Like many items this election season - movies (F911, The Global warming movie), misreporting from Iraq, misreporting on the economy, etc - we'll have to wait until 11/2 to see if the public is deceived by all of this.
Posted by: AWW at July 3, 2004 11:53 AM"If the world spun madly out of control, where would they get the boots on the ground?"
Someone should ask Barry Zellen what he intends to do when the world spins madly out of control. Such people would gladly watch the world swirl down a sinkhole rather than take up arms and fight to protect their freedom and security.
"Everyone says, `We've got young children, and we don't want them in the draft,' " said Bill Ghent, a spokesman for Senator Thomas R. Carper, Democrat of Delaware.
When they are drafted, they will no longer be small children, they will become men. But as with everything else that once was considered a necessary condition of civilization, adulthood is now seen as one of many lifestyle choices, like motherhood and fatherhood.

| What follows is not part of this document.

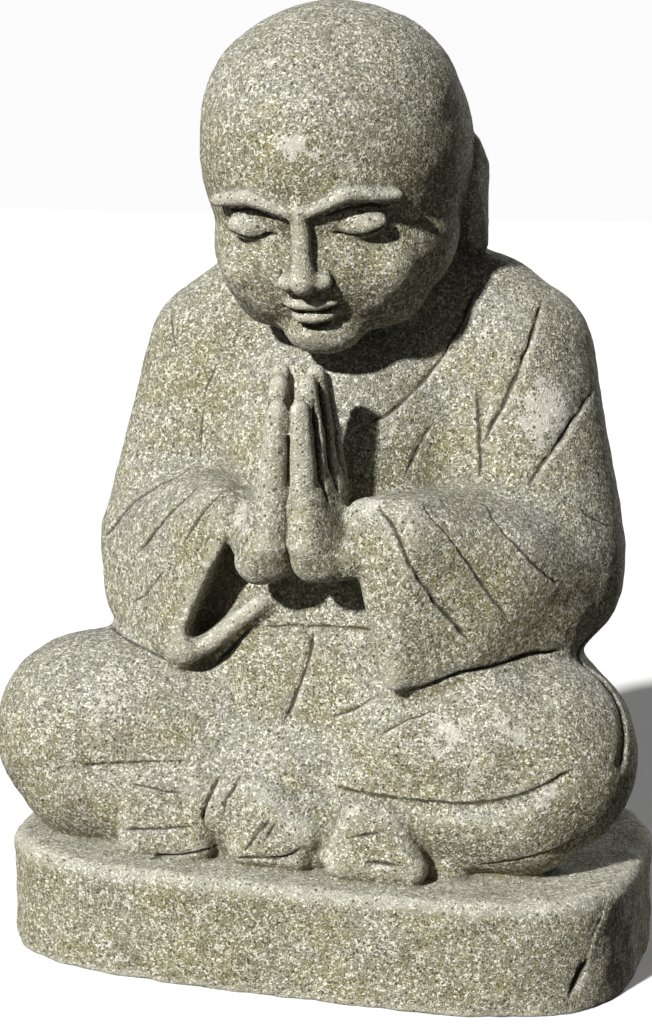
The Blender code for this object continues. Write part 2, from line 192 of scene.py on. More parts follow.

Posted by: Robert Duquette at July 3, 2004 12:50 PMI was watching a show on Nebraska Public Television this morning about Nebraska's participation in the Second World War. It was interesting for someone who is a non-native Nebraskan. In any event, the local paper (the Omaha World Herald) won a special Pultizer Prize in 1942 or 1943 for organizing scrap metal collections. I could not imagine this happening in 2004.
Posted by: pchuck at July 3, 2004 2:40 PMThe only people pushing a draft are those who want to degrade the military.
Posted by: David Cohen at July 3, 2004 5:52 PMI kept looking at that story trying to figure out why any editor, with a shred of self respect would let it go to press.